Russia as a polity is very confused on this. Officially, it's civic nationalist - you're supposed to think of yourself as a part of the "Russian nation" regardless of your ethnicity, but it's also defined broadly to allow for incomplete assimilation.

As a side note, it's more difficult to talk about this in (most) languages other than Russian because they don't have the distinction that Russian itself does. The word "русский" ("russky") usually means Russian in an ethnic sense, while the word "российский" ("rossiyskiy" - from the name of the country, which is Rossiya in Russian) means Russian in a sense of pertaining or belonging to the country. Thus you can compare and contrast "russky nationalism" (ethnic) and "rossiyskiy nationalism" (civic).

In practice, the government tolerates and sometimes encourages ethnic Russian nationalism so long as it does not manifest as open political opposition.


I don't think your reading lines up with history. Putin was clearly content to allow Ukraine a large degree of sovereignty and autonomy as long as they remained under an authoritarian system. If nationalism was the only driver, why overthrow Yanukovych, thereby spitting in Putin's face and risking domination by another country?

What wasn't tolerable to Putin was a bourgeoning democracy on Russia's doorstep with similar ethnography and demography to Russia. If it proved to be more successful than Russia's model (which isn't hard), that's a clear threat to his regime.

'I think this has extraordinarily little to do with any "political system", of which Ukraine and Russia were both quite similar.'

It seems like you're simply ignoring what happened in 2014. The stark difference between Ukraine and Russia's political systems (and their future trajectories) after that point is one of the main causes of the war.

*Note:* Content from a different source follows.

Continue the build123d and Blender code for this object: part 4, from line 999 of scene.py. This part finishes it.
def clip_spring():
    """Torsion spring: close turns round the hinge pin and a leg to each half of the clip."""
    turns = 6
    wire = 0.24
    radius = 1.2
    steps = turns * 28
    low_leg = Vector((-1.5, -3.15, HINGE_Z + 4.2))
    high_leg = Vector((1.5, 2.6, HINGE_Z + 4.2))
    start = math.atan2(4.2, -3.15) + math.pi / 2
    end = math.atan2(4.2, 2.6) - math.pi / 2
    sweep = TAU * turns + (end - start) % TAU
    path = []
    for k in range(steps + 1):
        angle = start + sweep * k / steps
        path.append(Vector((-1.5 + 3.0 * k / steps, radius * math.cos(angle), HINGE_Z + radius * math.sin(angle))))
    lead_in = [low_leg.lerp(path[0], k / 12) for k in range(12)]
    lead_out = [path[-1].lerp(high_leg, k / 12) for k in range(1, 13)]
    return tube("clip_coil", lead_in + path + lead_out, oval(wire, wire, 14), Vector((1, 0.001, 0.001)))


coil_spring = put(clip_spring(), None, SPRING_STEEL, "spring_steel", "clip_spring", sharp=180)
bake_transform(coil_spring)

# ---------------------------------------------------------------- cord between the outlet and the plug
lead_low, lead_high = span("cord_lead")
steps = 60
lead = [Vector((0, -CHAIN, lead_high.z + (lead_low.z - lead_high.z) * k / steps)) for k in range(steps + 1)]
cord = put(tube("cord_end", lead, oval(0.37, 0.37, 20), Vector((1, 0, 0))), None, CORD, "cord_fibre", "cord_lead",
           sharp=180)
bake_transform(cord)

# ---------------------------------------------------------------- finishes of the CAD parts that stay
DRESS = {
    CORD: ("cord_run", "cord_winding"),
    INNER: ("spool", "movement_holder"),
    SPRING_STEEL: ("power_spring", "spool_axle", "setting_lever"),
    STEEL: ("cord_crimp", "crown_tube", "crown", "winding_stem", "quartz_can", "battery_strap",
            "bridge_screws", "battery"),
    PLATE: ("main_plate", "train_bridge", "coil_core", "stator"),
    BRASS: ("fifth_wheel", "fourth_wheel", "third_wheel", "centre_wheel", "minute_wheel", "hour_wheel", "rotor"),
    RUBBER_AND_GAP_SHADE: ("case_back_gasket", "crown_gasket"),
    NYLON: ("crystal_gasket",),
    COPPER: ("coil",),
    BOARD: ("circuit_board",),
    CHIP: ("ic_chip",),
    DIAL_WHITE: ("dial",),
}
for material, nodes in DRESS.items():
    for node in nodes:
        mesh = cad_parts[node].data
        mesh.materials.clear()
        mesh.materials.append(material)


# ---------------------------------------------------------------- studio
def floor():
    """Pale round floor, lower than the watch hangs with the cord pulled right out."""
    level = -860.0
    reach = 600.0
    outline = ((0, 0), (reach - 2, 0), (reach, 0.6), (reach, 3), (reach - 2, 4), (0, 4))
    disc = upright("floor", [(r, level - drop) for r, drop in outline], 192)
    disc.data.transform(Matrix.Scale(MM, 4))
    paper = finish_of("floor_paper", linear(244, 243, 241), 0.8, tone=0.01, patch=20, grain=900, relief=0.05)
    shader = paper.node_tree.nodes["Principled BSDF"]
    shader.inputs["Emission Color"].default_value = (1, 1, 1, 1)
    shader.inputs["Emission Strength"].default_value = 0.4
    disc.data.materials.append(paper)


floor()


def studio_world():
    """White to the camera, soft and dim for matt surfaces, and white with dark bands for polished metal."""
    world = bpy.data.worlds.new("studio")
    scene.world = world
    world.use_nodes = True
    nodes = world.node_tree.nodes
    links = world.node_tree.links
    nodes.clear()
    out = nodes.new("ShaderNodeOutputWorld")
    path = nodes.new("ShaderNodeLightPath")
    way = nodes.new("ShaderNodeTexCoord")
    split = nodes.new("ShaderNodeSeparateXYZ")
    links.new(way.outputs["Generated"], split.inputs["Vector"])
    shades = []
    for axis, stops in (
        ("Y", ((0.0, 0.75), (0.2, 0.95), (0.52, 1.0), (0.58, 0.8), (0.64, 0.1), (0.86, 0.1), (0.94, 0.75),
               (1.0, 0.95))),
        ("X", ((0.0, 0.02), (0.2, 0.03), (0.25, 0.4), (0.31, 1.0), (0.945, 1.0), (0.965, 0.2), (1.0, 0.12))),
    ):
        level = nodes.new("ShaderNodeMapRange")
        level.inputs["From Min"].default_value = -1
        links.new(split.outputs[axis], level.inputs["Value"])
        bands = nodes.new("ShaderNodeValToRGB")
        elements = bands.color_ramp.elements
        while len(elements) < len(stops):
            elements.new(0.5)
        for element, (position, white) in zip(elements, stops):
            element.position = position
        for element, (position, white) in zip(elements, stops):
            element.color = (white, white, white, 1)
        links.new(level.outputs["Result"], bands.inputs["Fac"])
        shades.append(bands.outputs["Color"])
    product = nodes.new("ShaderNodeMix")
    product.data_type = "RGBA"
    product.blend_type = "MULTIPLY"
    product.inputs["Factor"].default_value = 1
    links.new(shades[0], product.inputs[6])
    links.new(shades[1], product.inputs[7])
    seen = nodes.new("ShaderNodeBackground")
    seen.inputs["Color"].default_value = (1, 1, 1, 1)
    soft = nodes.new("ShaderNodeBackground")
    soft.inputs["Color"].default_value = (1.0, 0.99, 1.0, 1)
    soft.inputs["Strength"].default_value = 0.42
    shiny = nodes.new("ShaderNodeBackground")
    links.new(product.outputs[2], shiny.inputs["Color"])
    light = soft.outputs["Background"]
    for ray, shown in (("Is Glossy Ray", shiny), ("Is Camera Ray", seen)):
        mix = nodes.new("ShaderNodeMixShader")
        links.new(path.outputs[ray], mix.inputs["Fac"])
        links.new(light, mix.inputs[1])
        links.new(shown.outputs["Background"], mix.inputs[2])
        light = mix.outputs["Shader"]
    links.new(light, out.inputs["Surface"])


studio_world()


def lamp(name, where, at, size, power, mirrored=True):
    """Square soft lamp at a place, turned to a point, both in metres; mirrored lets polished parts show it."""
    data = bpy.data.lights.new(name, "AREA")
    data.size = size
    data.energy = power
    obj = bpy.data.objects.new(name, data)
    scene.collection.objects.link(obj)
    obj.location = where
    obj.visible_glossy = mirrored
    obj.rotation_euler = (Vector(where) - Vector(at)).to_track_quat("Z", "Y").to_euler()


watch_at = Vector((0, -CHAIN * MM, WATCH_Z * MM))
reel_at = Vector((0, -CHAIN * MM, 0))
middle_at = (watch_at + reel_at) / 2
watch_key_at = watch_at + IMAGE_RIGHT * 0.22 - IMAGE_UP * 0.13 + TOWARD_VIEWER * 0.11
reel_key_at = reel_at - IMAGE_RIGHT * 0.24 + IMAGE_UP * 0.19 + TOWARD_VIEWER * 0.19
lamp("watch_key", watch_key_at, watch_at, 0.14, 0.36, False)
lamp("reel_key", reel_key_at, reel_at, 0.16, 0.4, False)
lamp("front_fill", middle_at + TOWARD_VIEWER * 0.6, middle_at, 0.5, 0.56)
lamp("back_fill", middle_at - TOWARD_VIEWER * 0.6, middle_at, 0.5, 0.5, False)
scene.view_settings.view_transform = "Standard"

The "authoritarian system" in question was russia's ethnic-imperial system of empire. That it was "authoritarian" is far less important than its being Russian, ethnically and culturally.

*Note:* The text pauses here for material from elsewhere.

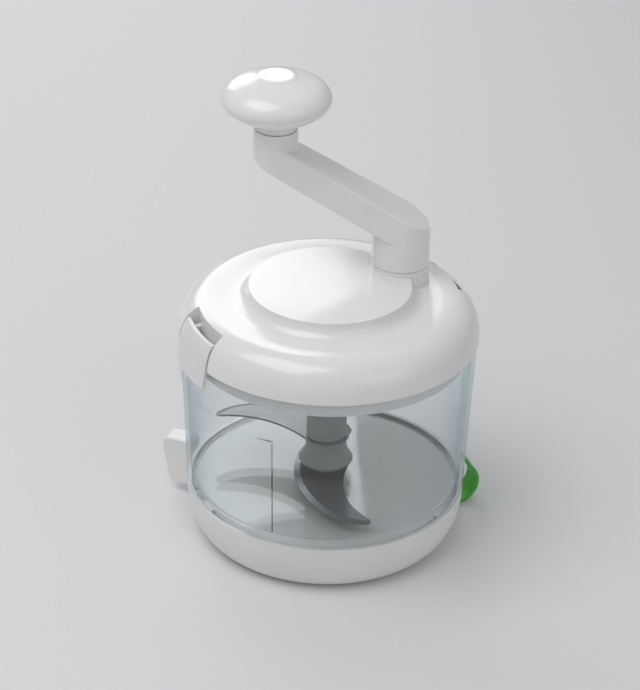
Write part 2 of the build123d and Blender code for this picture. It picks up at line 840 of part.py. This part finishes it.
with BuildPart() as lid_cover:
    with BuildSketch(Plane.XZ):
        with BuildLine():
            Line((0, lid_bottom), (lid_radius, lid_bottom))
            EllipticalCenterArc(
                (lid_crest_radius, lid_bottom), lid_flank_width, lid_crest_height, start_angle=0, arc_size=90
            )
            Bezier(
                (lid_crest_radius, lid_crest),
                (lid_crest_radius - valley_setback * 0.4, lid_crest),
                (valley_radius + valley_setback * 0.4, lid_valley),
                (valley_radius, lid_valley),
            )
            EllipticalCenterArc(
                (valley_radius, lid_plateau),
                plateau_step,
                lid_plateau - lid_valley,
                start_angle=180,
                arc_size=90,
            )
            ThreePointArc(
                (plateau_radius, lid_plateau),
                (plateau_radius / 2, lid_plateau + plateau_crown * 0.75),
                (0, lid_plateau + plateau_crown),
            )
            Line((0, lid_plateau + plateau_crown), (0, lid_bottom))
        make_face()
    revolve(axis=Axis.Z)
    add(lid_cavity.part, mode=Mode.SUBTRACT)
    for azimuth in latch_azimuths.values():
        add(lid_sector(azimuth, slot_half_angle, 0), mode=Mode.SUBTRACT)
    # turret of the crank, with a long bearing boss inside
    with BuildSketch(Plane.XY.offset(lid_valley - lid_wall)):
        with Locations(crank_centre):
            Circle(turret_radius)
    extrude(amount=turret_top - lid_valley + lid_wall)
    fillet(edges().filter_by(GeomType.CIRCLE).group_by(Axis.Z)[-1], turret_rounding)
    with BuildSketch(Plane.XY.offset(boss_lower)):
        with Locations(crank_centre):
            Circle(bush_outer + bush_boss_wall)
    extrude(amount=lid_crest - boss_lower)
    with BuildSketch(Plane.XY.offset(boss_lower)):
        with Locations(crank_centre):
            Circle(bush_outer)
    extrude(amount=turret_top, mode=Mode.SUBTRACT)
    # screw bosses that reach down to the underplate
    with BuildSketch(Plane.XY.offset(floor_top)):
        with Locations(*[polar(lid_screw_circle, a) for a in lid_screw_azimuths]):
            Circle(lid_boss_radius)
    extrude(amount=lid_crest - lid_wall / 2 - floor_top)
    with BuildSketch(Plane.XY.offset(floor_top)):
        with Locations(*[polar(lid_screw_circle, a) for a in lid_screw_azimuths]):
            Circle(screw_shank_radius)
    extrude(amount=screw_length, mode=Mode.SUBTRACT)
    # ears that carry the latch pins
    for azimuth in latch_azimuths.values():
        for side in (-1, 1):
            ear_offset = side * (latch_pin_half_length - latch_ear_width / 2)
            ear_plane = radial_plane(azimuth).offset(ear_offset)
            with BuildSketch(ear_plane):
                with Locations((latch_pin_distance, latch_pin_height)):
                    Circle(latch_barrel_radius)
                with Locations((slot_inner_radius - slot_wall, slot_floor - slot_wall)):
                    Rectangle(
                        latch_pin_distance - slot_inner_radius + slot_wall,
                        latch_pin_height + latch_barrel_radius - slot_floor + slot_wall,
                        align=(Align.MIN, Align.MIN),
                    )
                with Locations((latch_pin_distance, slot_floor - slot_wall)):
                    Rectangle(
                        latch_barrel_radius,
                        latch_pin_height - slot_floor + slot_wall,
                        align=(Align.MIN, Align.MIN),
                    )
            extrude(amount=latch_ear_width / 2, both=True)
        with BuildSketch(radial_plane(azimuth)):
            with Locations((latch_pin_distance, latch_pin_height)):
                Circle(latch_pin_radius)
        extrude(amount=latch_pin_half_length, both=True, mode=Mode.SUBTRACT)
save(lid_cover.part, "lid_cover")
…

The offense to russia was first to turn to the west, and hence as Russia sees it, a counter-empire; and the secondly, the suprise and outrage, to believe that it's a Nation.

Both are incomprehensible to Russia -- it has nothing to do with how "authoritarian" anything is.

These are the concerns of intellectuals in op-eds


I see some truth to your point, but it's also very reductive, and you're providing nothing to back up your reductionism.

The "turn to the west" is geopolitical but it's also a turn away from a conservative authoritarian order and toward a liberal democratic order. Is that just a meaningless geopolitical coincidence? No, it's clearly part of the equation, though certainly not the only part.


Well my point is only that a person reading my comments comes to see their "intuitive nationalism" as an explicit feature of their thinking, rather than a natural fact of the world.

My analysis doesnt need to be 100% to show that even the very idea of "invasion" in the modern sense is full of contingencies we don't acknowledge.

What a weird thing, no, in the history of the world that the US invades iraq and wishes for it to govern "itself".

Once you remove the "Nation" from your thinking, various issues become clearer, esp. why so many "countries" appear unstable. Ie., politically they are countries, but havent yet "progressed" to "default nationalism".

Once a region adopts nationalism, it seems there's no going back; and people of that Nation are fundamentally radicalised by that notion. There are "borders", "immigration" and indeed -- how strangely -- "illegal" immigration; there are armies, and you should join one if you're "invaded".

These ideas appear in our thinking as transparent, obvious, facts of the world; and if we feel they are violated, then we feel outraged -- and would act very severely to get redress. This is radicalism, and a certain "liberal nationalism" has deeply radicalised the west.

I think, foremost, we want Ukraine to fight Russia because we believe Ukraine to be a Nation. I think something many of its own people did not think 20 years ago, and now, many die because they believe it.


I actually like the point you tried to develop in this thread, because I feel most people don't question their assumptions often enough. However, you are clearly reducing complex phenomena to a single cause, incorrectly so in my opinion.

Greek city-states fought each other all the time. They definitely had a concept of "Nation", even though they would have a different name for it. All patterns you associate with Nationalism were there, including xenophobia - that's where the goddamn word was created. The rise of what we call Nationalism in modernity has its own peculiarities, including the rise of military-industrial complexes that have every incentive to weaponize it as well. But it is simply wrong to think that, for example, the issue between Ukraine and Russia can be meaningfully reduced to one or the other side "adopting nationalism". Also, it is factually incorrect to say 20 years ago Ukrainians (or inhabitants of that region) would have wanted to be ruled by Putin or Russia in general.